The Fresh Loaf

News & Information for Amateur Bakers and Artisan Bread Enthusiasts

New appliance!

Danni3ll3's picture
Danni3ll3

New appliance!

Big surprise on Christmas Eve! We do réveillon which means all Xmas presents get opened at midnight on Christmas Eve.  There was a huge box under the tree destined for me and when I opened it, I discovered a Kitchenaid Pro Line 7 Quart Stand Mixer! I am thrilled but a bit apprehensive at the same time. How do I convert my usual method to using a mixer? 

Basically, I do a 2 hour autolyse with flour and water (sometimes with some add-ins), then I add the Levain, yogurt and salt. Mix well, rest 30 minutes. Then on 30 minute intervals, I do 75, 40, 10 slaps and folds on the counter. Following that, I fold the dough 2 or 3 times in the tub still on 30 minutes intervals. 

Can I do a one minute initial mix on 2 for the autolyse, then replace the slaps and folds by mixing 3-4 minutes on 2 with the dough hook? Will that replace the three sets of slaps and folds or should I still do 3 sets 30 minutes apart? 

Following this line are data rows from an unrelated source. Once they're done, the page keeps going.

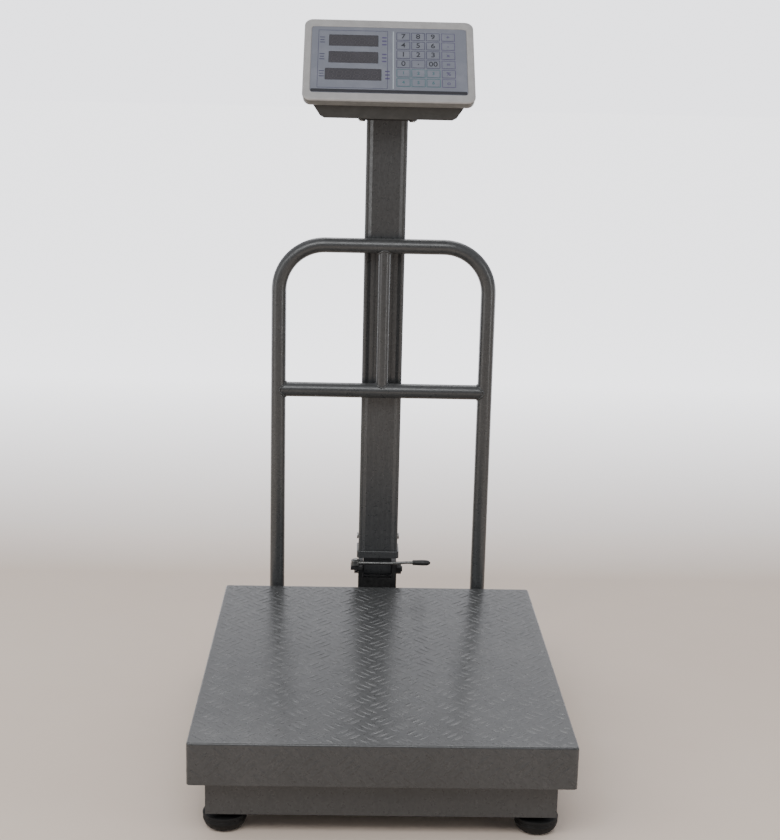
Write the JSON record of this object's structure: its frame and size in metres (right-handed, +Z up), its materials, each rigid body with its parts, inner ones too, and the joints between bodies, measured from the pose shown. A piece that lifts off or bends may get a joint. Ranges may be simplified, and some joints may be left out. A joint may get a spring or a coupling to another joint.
{
  "type": "platform shipping scale",
  "caption": "Low weighing platform on levelling feet with a tubular load guard and a rear column that folds back and carries a tilted price indicator.",
  "frame": {"origin": "floor level, at the middle of the overall width and depth", "axes": "+X to the right of someone facing the indicator, +Y to the rear, +Z up"},
  "size_m": [0.5, 0.704, 1.0464],
  "materials": {
    "painted steel": "gloss hammertone enamel",
    "black steel": "satin black",
    "zinc steel": "zinc plated",
    "cell alloy": "clear anodised",
    "rubber": "matt moulded",
    "cable sheath": "matt",
    "case plastic": "fine textured",
    "housing plastic": "fine textured",
    "overlay film": "printed polyester film",
    "display filter": "gloss dark red",
    "circuit board": "solder mask",
    "battery shell": "moulded",
    "black plastic": "satin"
  },
  "bodies": {
    "base": {"base_frame": "painted steel", "guard_hoop": "painted steel", "guard_crossbar": "painted steel", "guard_centre_bar": "painted steel", "guard_bracket_left": "painted steel", "guard_bracket_right": "painted steel", "spider_frame": "black steel", "mast_bracket": "black steel", "hinge_bolt": "black steel", "hinge_nut": "black steel", "cell_lower_spacer": "zinc steel", "cell_upper_spacer": "zinc steel", "cell_lower_bolt_1": "zinc steel", "cell_lower_bolt_2": "zinc steel", "cell_upper_bolt_1": "zinc steel", "cell_upper_bolt_2": "zinc steel", "overload_stop_1": "zinc steel", "overload_stop_2": "zinc steel", "overload_stop_3": "zinc steel", "overload_stop_4": "zinc steel", "bracket_bolt_1": "zinc steel", "bracket_bolt_2": "zinc steel", "lever_pin": "zinc steel", "load_cell": "cell alloy", "spider_buffer_1": "rubber", "spider_buffer_2": "rubber", "spider_buffer_3": "rubber", "spider_buffer_4": "rubber", "load_cell_cable": "cable sheath"},
    "platform": {"platform_pan": "painted steel"},
    "foot_1": {"foot_pad_1": "rubber", "foot_stud_1": "zinc steel"},
    "foot_2": {"foot_pad_2": "rubber", "foot_stud_2": "zinc steel"},
    "foot_3": {"foot_pad_3": "rubber", "foot_stud_3": "zinc steel"},
    "foot_4": {"foot_pad_4": "rubber", "foot_stud_4": "zinc steel"},
    "mast": {"column_foot": "painted steel", "column_tube": "painted steel", "column_screw_1": "zinc steel", "column_screw_2": "zinc steel", "mast_cable": "cable sheath", "head_plate": "black steel", "head_screw_1": "zinc steel", "head_screw_2": "zinc steel", "lower_housing": "housing plastic", "upper_case": "case plastic", "face_overlay": "overlay film", "display_window_1": "display filter", "display_window_2": "display filter", "display_window_3": "display filter", "display_board": "circuit board", "battery": "battery shell", "power_jack": "black plastic", "switch_bezel": "black plastic"},
    "clamp_lever": {"lever_arm": "zinc steel", "lever_grip": "black plastic"},
    "power_switch": {"switch_rocker": "black plastic"}
  },
  "joints": [
    {"name": "platform_lift", "type": "slide", "parent": "base", "child": "platform", "axis": [0, 0, 1], "range_m": [0, 0.12]},
    {"name": "mast_fold", "type": "hinge", "parent": "base", "child": "mast", "pos_m": [0, 0.3045, 0.151], "axis": [-1, 0, 0], "range_deg": [0, 90]},
    {"name": "clamp_lever_turn", "type": "hinge", "parent": "base", "child": "clamp_lever", "pos_m": [-0.037, 0.277, 0.165], "axis": [0, 0, 1], "range_deg": [-150, 0]},
    {"name": "power_switch_rock", "type": "hinge", "parent": "mast", "child": "power_switch", "pos_m": [0.075, 0.3471, 0.93], "axis": [1, 0, 0], "range_deg": [0, 16]},
    {"name": "foot_1_level", "type": "slide", "parent": "base", "child": "foot_1", "axis": [0, 0, -1], "range_m": [0, 0.012]},
    {"name": "foot_2_level", "type": "slide", "parent": "base", "child": "foot_2", "axis": [0, 0, -1], "range_m": [0, 0.012]},
    {"name": "foot_3_level", "type": "slide", "parent": "base", "child": "foot_3", "axis": [0, 0, -1], "range_m": [0, 0.012]},
    {"name": "foot_4_level", "type": "slide", "parent": "base", "child": "foot_4", "axis": [0, 0, -1], "range_m": [0, 0.012]}
  ]
}
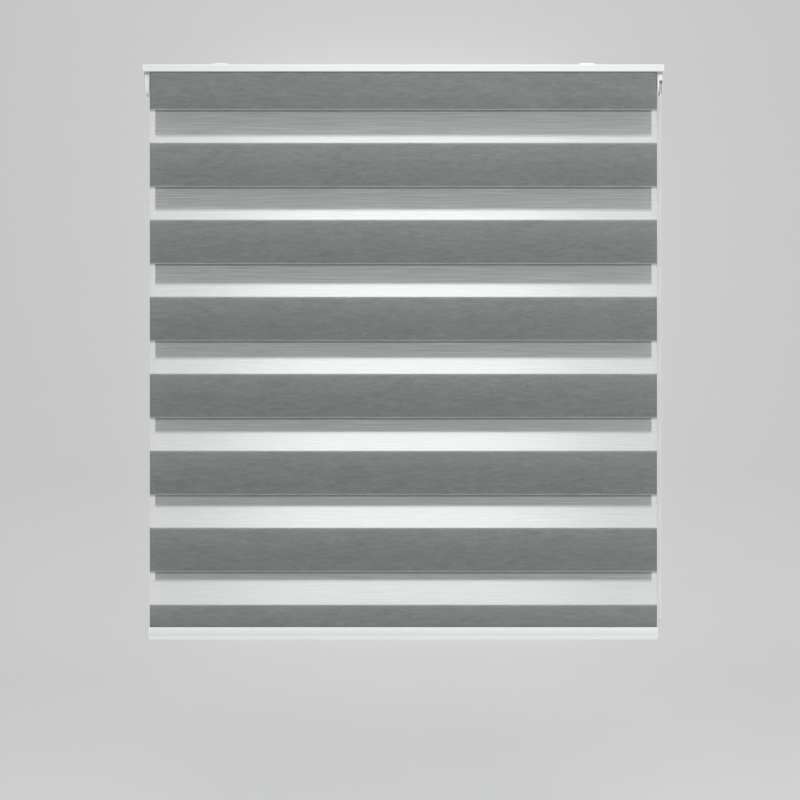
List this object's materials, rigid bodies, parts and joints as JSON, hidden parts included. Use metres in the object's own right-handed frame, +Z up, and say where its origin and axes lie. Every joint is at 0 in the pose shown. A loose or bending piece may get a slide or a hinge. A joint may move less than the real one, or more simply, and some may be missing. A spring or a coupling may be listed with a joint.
{
  "type": "day and night blind",
  "caption": "Roller blind with one striped cloth loop that turns from sheer to opaque, a slim headrail, a bead chain drive and a weighted bottom bar.",
  "frame": {"origin": "middle of the mounting plane: the top of the two mounting clips, midway between their screw holes", "axes": "+Z up out of the mounting plane, +X to the viewer's right along the roller, +Y away from the viewer, towards the window"},
  "size_m": [0.88, 0.0444, 0.9753],
  "materials": {
    "white_coated_aluminium": "satin powder coat",
    "mill_aluminium": "as extruded",
    "white_plastic": "moulded, semi-gloss",
    "chain_plastic": "moulded, gloss",
    "clear_strip": "extruded",
    "zinc_spring_steel": "zinc plated",
    "screw_steel": "plated",
    "grey_nylon": "moulded",
    "acetal": "moulded",
    "cloth": "woven, with opaque and sheer stripes"
  },
  "bodies": {
    "headrail_frame": {"headrail": "white_coated_aluminium", "headrail_fabric_strip": "clear_strip", "mounting_clip_left": "zinc_spring_steel", "mounting_clip_right": "zinc_spring_steel", "drive_end_plate": "white_plastic", "idle_end_plate": "white_plastic", "end_plate_screws": "screw_steel", "chain_guard": "white_plastic", "idle_cover": "white_plastic", "drive_spindle": "grey_nylon", "spindle_screw": "screw_steel", "spindle_clip": "screw_steel", "idle_pin": "screw_steel", "ball_chain": "chain_plastic", "fabric": "cloth"},
    "roller": {"roller_tube": "mill_aluminium", "tube_fabric_strip": "clear_strip", "fabric_turns": "cloth", "drive_hub": "grey_nylon", "idle_plug": "grey_nylon", "idle_bush": "acetal", "chain_wheel": "white_plastic", "brake_springs": "screw_steel"},
    "bottom_bar": {"bottom_rail": "white_coated_aluminium", "bottom_inner_bar": "mill_aluminium", "bottom_cap_left": "white_plastic", "bottom_cap_right": "white_plastic"}
  },
  "joints": [
    {"name": "roller_turn", "type": "hinge", "parent": "headrail_frame", "child": "roller", "pos_m": [0, 0, -0.0346], "axis": [1, 0, 0], "range_deg": [0, 6160]},
    {"name": "bottom_bar_lift", "type": "slide", "parent": "headrail_frame", "child": "bottom_bar", "axis": [0, 0, 1], "range_m": [0, 0.86], "deforming": ["fabric"]}
  ],
  "couplings": [
    {"joint": "roller_turn", "follows": "bottom_bar_lift", "rad_per_m": 125}
  ]
}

As you can tell, I don’t have a clue on how to proceed. Help? 😊

Justanoldguy's picture
Justanoldguy

I'm not sure how well my protocol will transfer to your situation but here goes. I'm using a Mockmill attachment to my KA mixer and I mill my flour directly into the mixer's bowl. I then add whatever hydration my recipe requires and mix with the paddle. If I'm working with a levain I hold off mixing it in and just let the water and flour 'get acquainted for 30 minutes. At the end of that time I mix in any liquid enrichments, honey or molasses, and the levain if I'm using it or the yeast using the paddle. I then switch to the dough hook and use it to get the dough to come together and proceed to knead it after it's aggregated for at least 5 or 6 minutes. I then rest the dough for 10 minutes. After that I add in my salt and ghee and continue using the hook for 4 minutes of kneading. My objective is a sandwich loaf and not an artisanal loaf so I don't know how much of my technique will apply to your baking. Have fun with your new 'toy'. I'm assuming that batteries were not included (that's SOP for Christmas presents). 

Old Baker's picture
Old Baker

As a starting point, use the mixer interchangeably with hand mixing.  That is, use the mixer whenever the recipe calls for mixing or kneading.  Slap and fold as you always do,  then adjust your method as needed.  A KA mixer on low speed (1 or 2) with the dough hook kneads nicely.